SET EXERCISE: Begin with the first line of the entries below and reproduce each line exactly, ending with the line that holds "HEAD_LEAN = 44.2".

--- Begin TASK INPUT ---

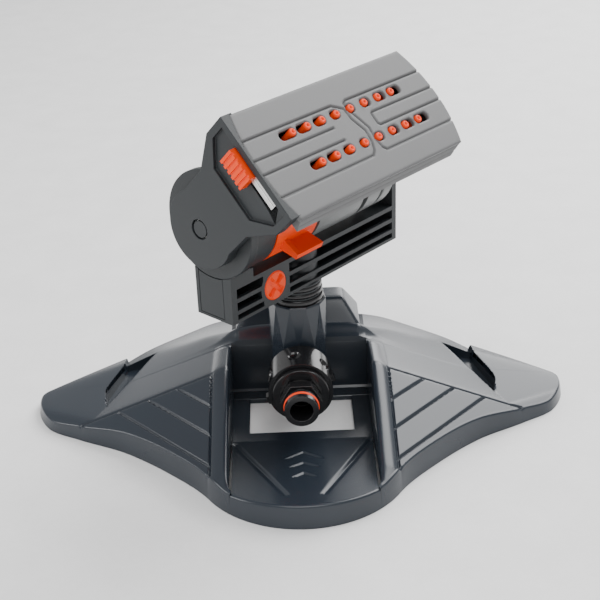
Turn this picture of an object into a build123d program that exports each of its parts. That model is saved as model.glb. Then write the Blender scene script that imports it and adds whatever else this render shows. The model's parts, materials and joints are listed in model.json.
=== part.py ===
from build123d import *
from math import atan, cos, degrees, radians, sin, tan
import os

os.makedirs("parts", exist_ok=True)

# ---- Stance, in millimetres and degrees -------------------------------------------------
PIVOT_Z = 121.7        # height of the swing axis over the ground
YOKE_TURN = 47.4       # turn of the yoke on the neck, from the width of the base
HEAD_LEAN = 44.2       # lean of the spray face from level, towards the front

# ---- Base --------------------------------------------------------------------------------
WALL = 2.6             # wall of the base moulding
HALF_WIDTH = 132.9
HALF_DEPTH = 95.3
LOBE_RADIUS = 50.9     # the round front of the base
POCKET_HALF = 34.0     # the pocket that the hose connector stands in
POCKET_BACK = 19.0
FLOOR_TOP = 2.5
RAMP_TOP = 11.8        # the ramp's height at the very front
RAMP_START = -28.5
WINDOW_HALF = 25.6     # the window through the pocket floor
WINDOW_FRONT = -21.4
WINDOW_BACK = 10.2
POCKET_TOP = 30.0      # top of the pocket's back wall
SHOULDER_Z = 37.0      # the level step behind the pocket
SHOULDER_END = 46.0
HUMP_Z = 50.0
HUMP_FRONT = 26.0
HUMP_HALF = 27.0
NOTCH_RADIUS = 16.5    # rounded opening in the hump, behind the neck
ROOF_FRONT = (50.2, 0.339, 0.348)     # height on the neck axis, fall outwards, rise backwards
ROOF_REAR = (45.6, 0.372, -0.152)
ROOF_TIP = (19.9, 0.1, -0.03)
ROOF_FALL = (47.8, 0.2625, -0.3276)   # the rearmost facet, down to the rear rim
TIP_EDGE = ((96, -90), (96, -5), (98.8, 14), (92, 38), (91, 90))  # where each tip panel starts
VENT = ((96, -5), (76, 49.5), (91, 45), (92, 38), (98.8, 14))     # the opening in each wing

# ---- Neck and hose connector ---------------------------------------------------------------
INLET_Z = 31.7         # height of the hose connector's axis
COLLAR_RADIUS = 13.25
COLLAR_TOP = 60.0
NECK_RADIUS = 8.95     # the swivelling neck inside the tee
NECK_BORE = 9.0
WATERWAY = 5.25        # bore of the hose connector
NIPPLE_RADIUS = 8.0
NIPPLE_END = 49.8      # how far the nipple stands in front of the neck axis
TONGUE_HALF = 9.0

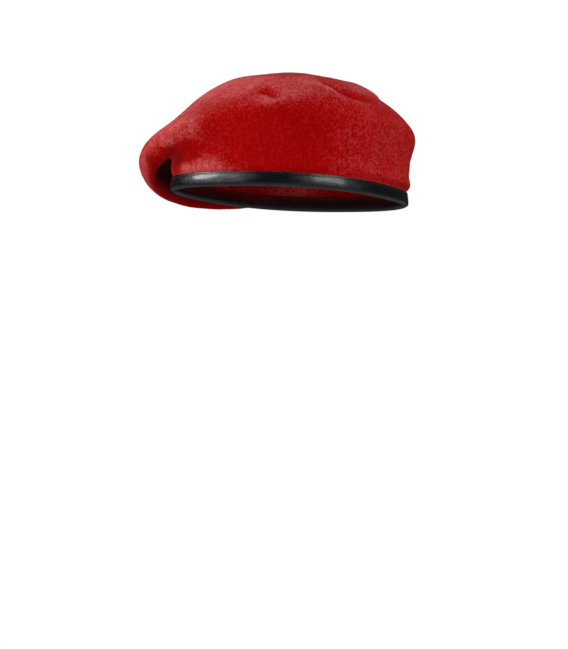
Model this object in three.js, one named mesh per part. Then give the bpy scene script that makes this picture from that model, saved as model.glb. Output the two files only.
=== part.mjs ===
// A soft felt beret of the military kind with a leather headband, in the shape it
// takes when worn: a raised front, a flattish top and a drape over the right side.
//
// Millimetres, +Z up. The front is at -Y and the hat's left at +X. The lower
// plane of the rim is z = 0 and the origin is the middle of the rim.
// Azimuths are in degrees: 0 is the front, 90 the hat's left, 180 the back
// and -90 the hat's right, where the felt is pulled down.
import * as THREE from 'three';

// The oval of the headband's outer face.
const BAND_HALF_WIDTH = 83;
const BAND_HALF_LENGTH = 100;
const BAND_SQUARENESS = 2.45;

// Felt and the way it stands inside the folded leather.
const FELT_WALL = 2;
const FELT_FOOT_OUT = -1.65;
const FELT_FOOT_UPS = [1.8, 6, 9.5, 12];

// Leather binding: a strip folded round the felt's edge.
const BAND_HEIGHT = 10.5;
const BAND_INSIDE_HEIGHT = 12;
const LEATHER_WALL = 1.2;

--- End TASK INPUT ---

FINISHED EXERCISE:
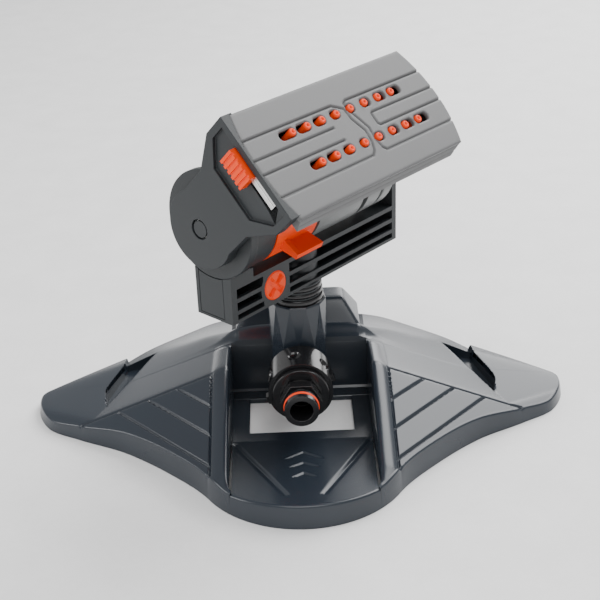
Turn this picture of an object into a build123d program that exports each of its parts. That model is saved as model.glb. Then write the Blender scene script that imports it and adds whatever else this render shows. The model's parts, materials and joints are listed in model.json.
=== part.py ===
from build123d import *
from math import atan, cos, degrees, radians, sin, tan
import os

os.makedirs("parts", exist_ok=True)

# ---- Stance, in millimetres and degrees -------------------------------------------------
PIVOT_Z = 121.7        # height of the swing axis over the ground
YOKE_TURN = 47.4       # turn of the yoke on the neck, from the width of the base
HEAD_LEAN = 44.2       # lean of the spray face from level, towards the front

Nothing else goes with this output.